Beyond its implications for dynamics, the new measurement offers a rare, concrete data point for the population of free-floating planets inferred from earlier surveys. Studies of microlensing statistics have suggested that the Milky Way could host billions of such objects, ranging from Earth-mass worlds to gas giants several times the size of Jupiter. Some estimates have even proposed that rogue planets could be as numerous as stars.
The planet reported in the new paper is almost certainly inhospitable by familiar standards. Drifting alone in the dark, it would be extremely cold, with no stellar radiation to warm its atmosphere. Some scientists have speculated that massive rogue planets might host subsurface oceans or thick atmospheres capable of trapping internal heat, but the study does not address habitability.
What it does show, researchers say, is that individual rogue planets can now be weighed with precision—and that the method used here is a preview of what dedicated space observatories may do routinely in the coming decade.
NASA’s Nancy Grace Roman Space Telescope, expected to launch later this decade, will conduct a wide-field microlensing survey from space, continuously monitoring dense star fields toward the galactic bulge. Similar missions proposed by other space agencies plan to pair space-based microlensing with ground-based networks, mimicking and extending the geometry that made the Saturn-mass planet’s measurement possible.
By combining high-cadence imaging from orbit with extensive ground support, those surveys are expected to discover and characterize hundreds or thousands of rogue planets across a range of masses.

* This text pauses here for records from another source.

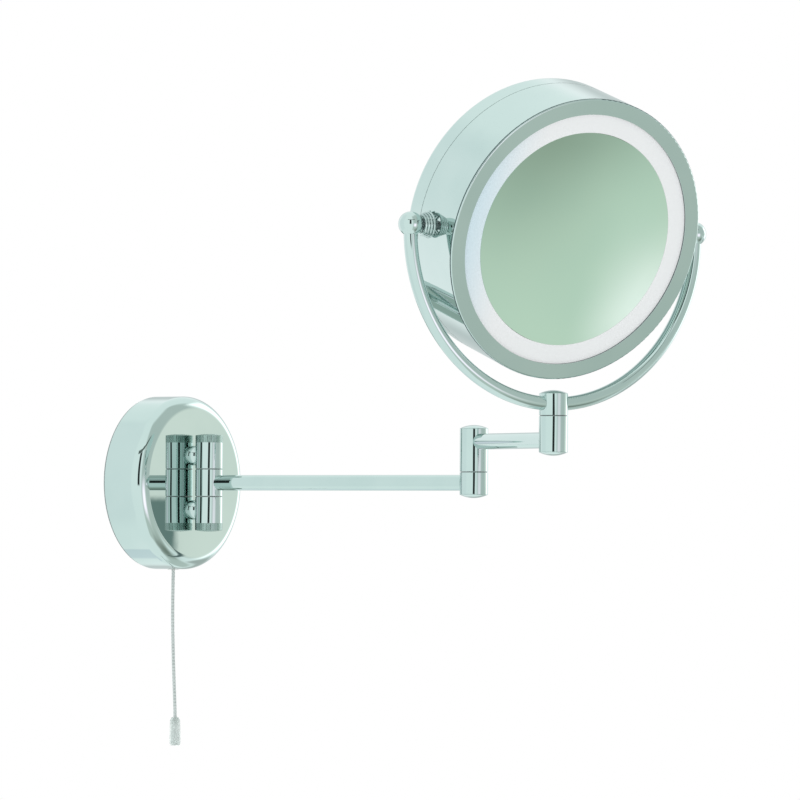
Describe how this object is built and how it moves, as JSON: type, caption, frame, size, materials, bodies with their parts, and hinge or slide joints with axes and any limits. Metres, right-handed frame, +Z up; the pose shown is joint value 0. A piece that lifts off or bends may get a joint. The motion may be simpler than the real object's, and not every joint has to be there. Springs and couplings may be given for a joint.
{
  "type": "extendable shaving mirror",
  "caption": "Wall-mounted round lit magnifying mirror in a tilting yoke on a double hinged arm, with a chrome round wall cover and a pull-cord switch.",
  "frame": {"origin": "centre of the mounting plate's back face, on the wall plane", "axes": "+Y into the wall, so the mirror reaches out along -Y; +X right when facing the wall; +Z up"},
  "size_m": [0.2323, 0.4544, 0.4707],
  "materials": {
    "chrome": "polished",
    "plated_steel": "zinc plated",
    "spring_steel": "bright",
    "brass": "turned",
    "mirror_glass": "polished",
    "frosted_diffuser": "frosted",
    "white_plastic": "moulded",
    "nylon": "moulded",
    "rubber": "moulded",
    "circuit_board": "solder mask",
    "led": "moulded",
    "cable_jacket": "extruded",
    "cord": "braided nylon",
    "clear_plastic": "translucent"
  },
  "bodies": {
    "wall_base": {"mounting_plate": "plated_steel", "wall_gasket": "rubber", "wall_cover": "chrome", "cover_screws": "plated_steel", "arm_strap": "plated_steel", "base_screws": "plated_steel", "cable_grommet": "rubber", "terminal_block": "white_plastic", "terminal_screws": "brass", "led_driver": "white_plastic", "base_wiring": "cable_jacket", "switch_housing": "white_plastic", "switch_spring": "spring_steel", "cord_bush": "white_plastic", "shoulder_knuckles": "chrome", "stub_collars": "chrome", "stub_nuts": "plated_steel", "shoulder_pin": "plated_steel", "shoulder_caps": "chrome"},
    "pull": {"switch_plunger": "white_plastic", "pull_cord": "cord", "pull_knob": "clear_plastic"},
    "long_arm": {"shoulder_barrel": "chrome", "shoulder_washers": "nylon", "long_arm_tube": "chrome", "elbow_lower_barrel": "chrome", "elbow_cap_bottom": "chrome", "elbow_pin": "plated_steel", "elbow_nut": "plated_steel", "long_arm_lead": "cable_jacket"},
    "short_arm": {"elbow_upper_barrel": "chrome", "elbow_cap_top": "chrome", "elbow_washer": "nylon", "short_arm_tube": "chrome", "wrist_lower_barrel": "chrome", "wrist_cap_bottom": "chrome", "short_arm_lead": "cable_jacket"},
    "yoke": {"wrist_upper_barrel": "chrome", "wrist_cap_top": "chrome", "wrist_washer": "nylon", "wrist_pin": "plated_steel", "wrist_nut": "plated_steel", "yoke_tube": "chrome", "yoke_balls": "chrome", "pivot_studs": "plated_steel", "pivot_springs": "spring_steel", "pivot_nuts": "plated_steel", "yoke_lead": "cable_jacket"},
    "head": {"head_casing": "chrome", "front_bezel": "chrome", "rear_cover": "chrome", "rear_cover_screws": "plated_steel", "rear_seal": "rubber", "light_diffuser": "frosted_diffuser", "magnifying_mirror": "mirror_glass", "mirror_pad": "rubber", "mirror_carrier": "white_plastic", "led_board": "circuit_board", "leds": "led", "head_lead": "cable_jacket"}
  },
  "joints": [
    {"name": "shoulder_swing", "type": "hinge", "parent": "wall_base", "child": "long_arm", "pos_m": [0, -0.0482, 0], "axis": [0, 0, 1], "range_deg": [-90, 90]},
    {"name": "elbow_swing", "type": "hinge", "parent": "long_arm", "child": "short_arm", "pos_m": [0, -0.2822, 0], "axis": [0, 0, 1], "range_deg": [-124.5, 175.5]},
    {"name": "wrist_swivel", "type": "hinge", "parent": "short_arm", "child": "yoke", "pos_m": [-0.04736, -0.38148, 0.029], "axis": [0, 0, 1], "range_deg": [-152.5, 147.5]},
    {"name": "head_tilt", "type": "hinge", "parent": "yoke", "child": "head", "pos_m": [-0.04736, -0.38148, 0.175], "axis": [0.9205, -0.3907, 0], "range_deg": [-97.5, 62.5]},
    {"name": "cord_pull", "type": "slide", "parent": "wall_base", "child": "pull", "axis": [0, 0, -1], "range_m": [0, 0.005], "stiffness_N_per_m": 800, "springref_m": -0.002, "deforming": ["switch_spring"]}
  ]
}
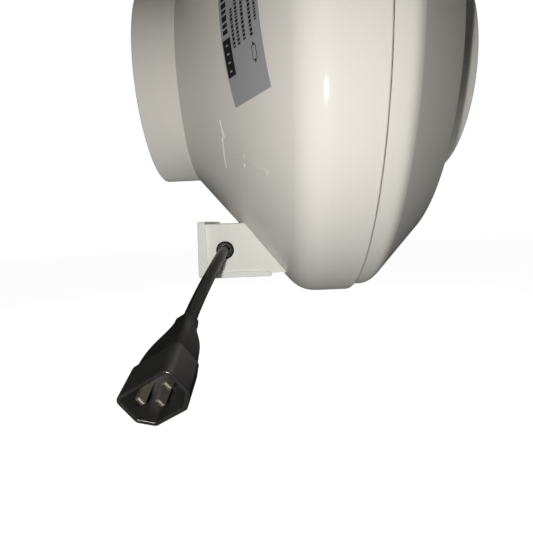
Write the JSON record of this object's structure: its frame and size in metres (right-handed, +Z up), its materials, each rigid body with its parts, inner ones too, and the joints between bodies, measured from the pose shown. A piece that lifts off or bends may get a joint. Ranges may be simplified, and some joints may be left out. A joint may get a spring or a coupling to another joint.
{
  "type": "inline duct fan",
  "caption": "Inline centrifugal duct fan with a two-part moulded casing, spigots at both ends, an external-rotor motor, a side terminal box and a short plug lead.",
  "frame": {"origin": "centre of the outlet spigot's rim, on the duct axis", "axes": "+X along the duct axis from the outlet rim to the inlet rim, +Z up, terminal box below, on the -Z side"},
  "size_m": [0.2313, 0.3914, 0.3638],
  "materials": {
    "casing": "glossy moulded plastic",
    "box": "satin moulded plastic",
    "black_rubber": "matte",
    "cord": "satin pvc",
    "plug": "satin",
    "brass": "polished",
    "label": "satin film",
    "zinc": "zinc plated",
    "steel": "ground",
    "painted_steel": "satin black",
    "lamination": "rolled",
    "aluminium": "die cast",
    "copper": "enamelled",
    "impeller": "satin",
    "bracket": "satin",
    "terminal": "satin",
    "capacitor": "satin",
    "brown_wire": "pvc",
    "blue_wire": "pvc",
    "earth_wire": "pvc",
    "nylon": "natural nylon"
  },
  "bodies": {
    "root": {"outlet_casing": "casing", "inlet_casing": "casing", "casing_seal": "black_rubber", "inlet_nozzle": "painted_steel", "nozzle_screws": "zinc", "motor_bracket": "bracket", "bracket_screws": "zinc", "motor_flange": "aluminium", "motor_screws": "zinc", "stator_core": "lamination", "stator_windings": "copper", "bearing_outer_races": "steel", "preload_spring": "steel", "terminal_box": "box", "terminal_box_lid": "box", "lid_screws": "zinc", "box_screws": "zinc", "cord_grommet": "black_rubber", "lead_grommet": "black_rubber", "terminal_block": "terminal", "terminal_screws": "brass", "block_screws": "zinc", "run_capacitor": "capacitor", "capacitor_clip": "zinc", "cord_clamp": "nylon", "cord_clamp_screws": "zinc", "supply_sheath": "cord", "line_core": "brown_wire", "neutral_core": "blue_wire", "earth_core": "earth_wire", "motor_lead": "cord", "lead_clips": "nylon", "motor_cores": "blue_wire", "power_cord": "cord", "plug_shroud": "plug", "plug_pin_carrier": "plug", "plug_grip": "plug", "plug_pins": "brass", "rating_label": "label"},
    "rotor": {"rotor_cup": "painted_steel", "rotor_core": "lamination", "rotor_cage_rings": "aluminium", "rotor_shaft": "steel", "shaft_circlip": "steel", "bearing_inner_races": "steel", "impeller": "impeller", "impeller_shroud": "impeller", "impeller_screws": "zinc", "balance_clips": "steel"},
    "ball_sets": {"bearing_balls": "steel", "bearing_cages": "brass"}
  },
  "joints": [
    {"name": "impeller_spin", "type": "hinge", "parent": "root", "child": "rotor", "pos_m": [0.15, 0, 0], "axis": [-1, 0, 0], "continuous": true},
    {"name": "ball_spin", "type": "hinge", "parent": "root", "child": "ball_sets", "pos_m": [0.14, 0, 0], "axis": [-1, 0, 0], "continuous": true}
  ],
  "couplings": [
    {"joint": "ball_spin", "follows": "impeller_spin", "ratio": 0.37}
  ]
}
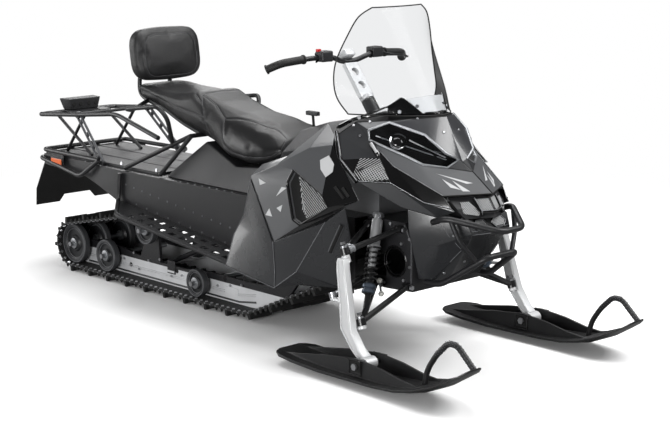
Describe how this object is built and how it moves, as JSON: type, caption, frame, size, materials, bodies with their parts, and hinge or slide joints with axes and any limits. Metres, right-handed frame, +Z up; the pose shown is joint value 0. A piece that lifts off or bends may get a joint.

For now, the Saturn-mass wanderer remains a single, distant example—a planet most likely born with a star, then cast out to roam the space between. For a few hours, its gravity briefly bent the light of a background sun and revealed enough about itself for astronomers to weigh it. It may be just one of countless such dark worlds in the Milky Way, but it is the first whose mass and distance are known, turning an abstract population of “lost planets” into a measured reality.